**TASK BRIEF:**
Repeat exactly each line of the data provided below.

**SOURCE MATERIAL:**
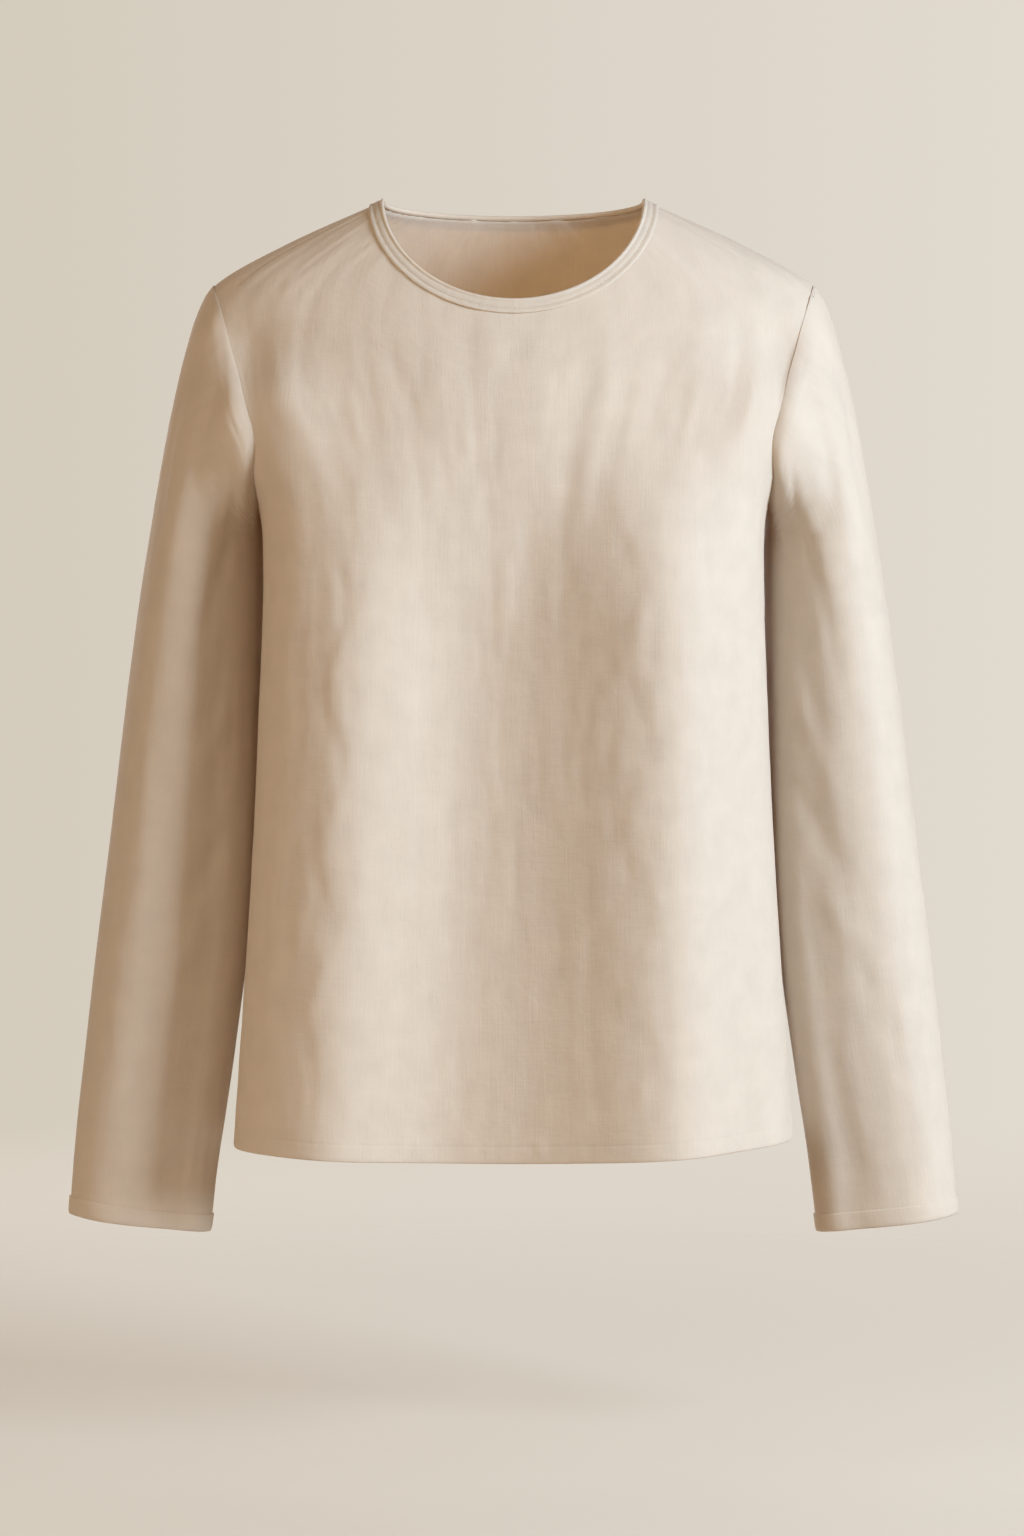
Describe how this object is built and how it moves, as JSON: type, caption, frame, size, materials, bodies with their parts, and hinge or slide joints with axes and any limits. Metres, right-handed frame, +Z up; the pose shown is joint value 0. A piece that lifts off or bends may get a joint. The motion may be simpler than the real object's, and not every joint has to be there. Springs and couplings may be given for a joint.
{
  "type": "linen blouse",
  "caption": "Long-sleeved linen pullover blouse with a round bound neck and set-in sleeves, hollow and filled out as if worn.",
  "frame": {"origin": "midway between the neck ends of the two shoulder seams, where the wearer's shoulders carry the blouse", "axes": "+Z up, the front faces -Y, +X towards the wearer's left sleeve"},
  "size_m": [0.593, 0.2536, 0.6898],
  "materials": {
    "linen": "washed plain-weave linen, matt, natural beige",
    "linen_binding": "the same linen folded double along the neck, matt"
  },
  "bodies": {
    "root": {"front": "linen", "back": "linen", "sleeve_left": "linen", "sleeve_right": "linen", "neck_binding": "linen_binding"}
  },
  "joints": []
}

**EXERCISE OUTPUT:**
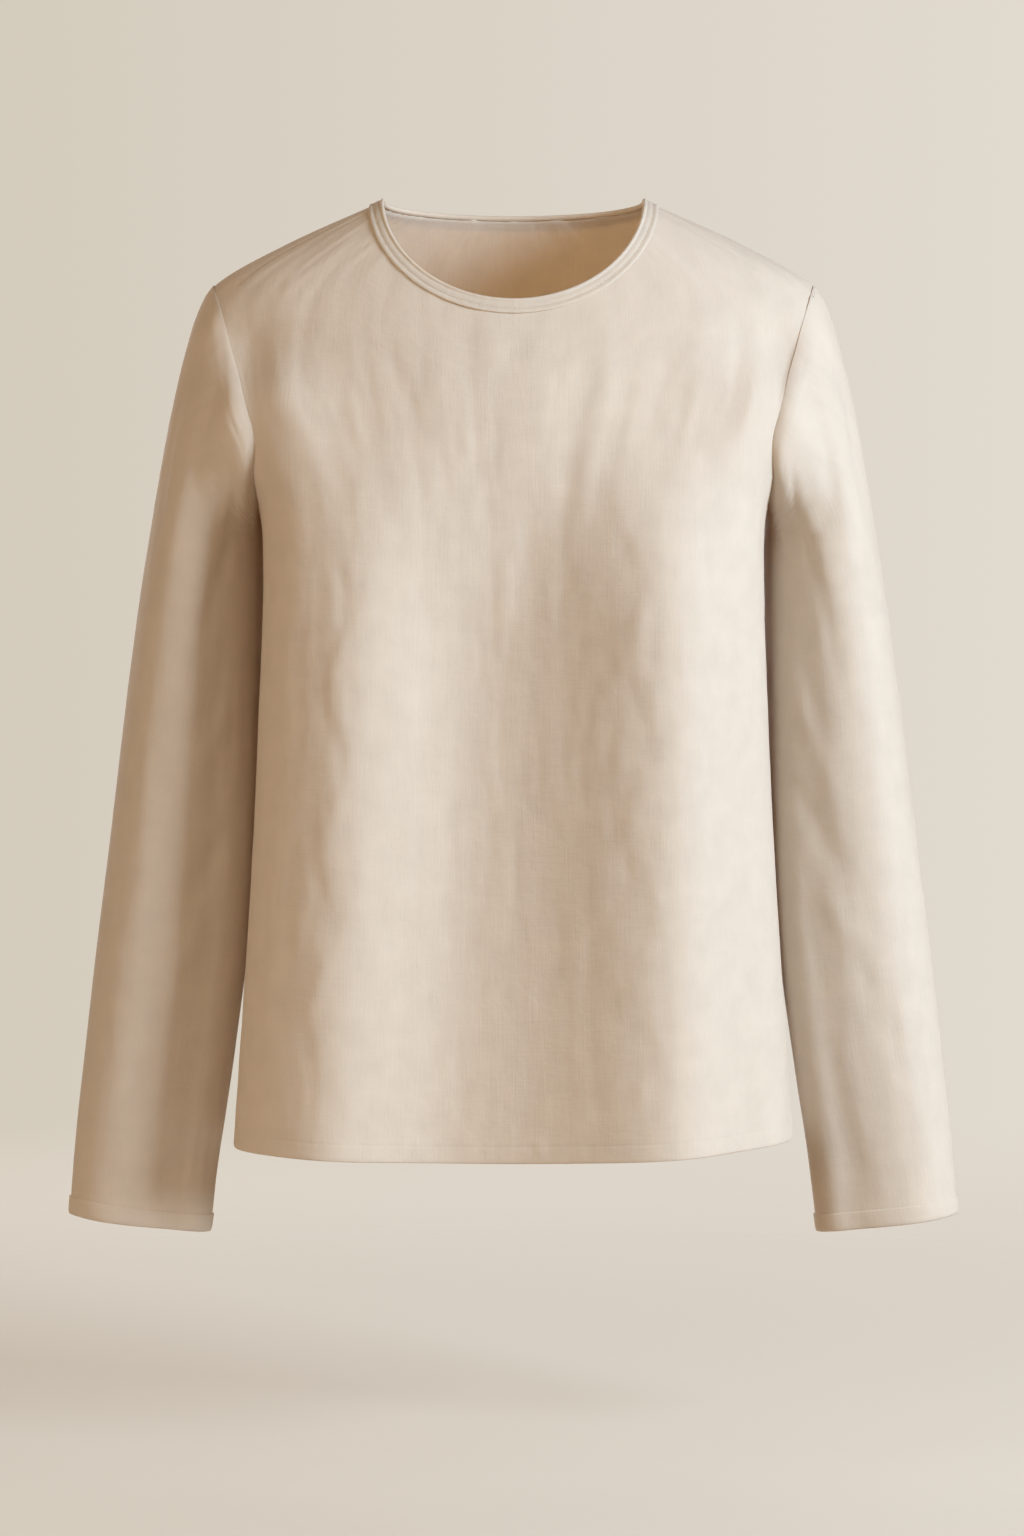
Describe how this object is built and how it moves, as JSON: type, caption, frame, size, materials, bodies with their parts, and hinge or slide joints with axes and any limits. Metres, right-handed frame, +Z up; the pose shown is joint value 0. A piece that lifts off or bends may get a joint. The motion may be simpler than the real object's, and not every joint has to be there. Springs and couplings may be given for a joint.
{
  "type": "linen blouse",
  "caption": "Long-sleeved linen pullover blouse with a round bound neck and set-in sleeves, hollow and filled out as if worn.",
  "frame": {"origin": "midway between the neck ends of the two shoulder seams, where the wearer's shoulders carry the blouse", "axes": "+Z up, the front faces -Y, +X towards the wearer's left sleeve"},
  "size_m": [0.593, 0.2536, 0.6898],
  "materials": {
    "linen": "washed plain-weave linen, matt, natural beige",
    "linen_binding": "the same linen folded double along the neck, matt"
  },
  "bodies": {
    "root": {"front": "linen", "back": "linen", "sleeve_left": "linen", "sleeve_right": "linen", "neck_binding": "linen_binding"}
  },
  "joints": []
}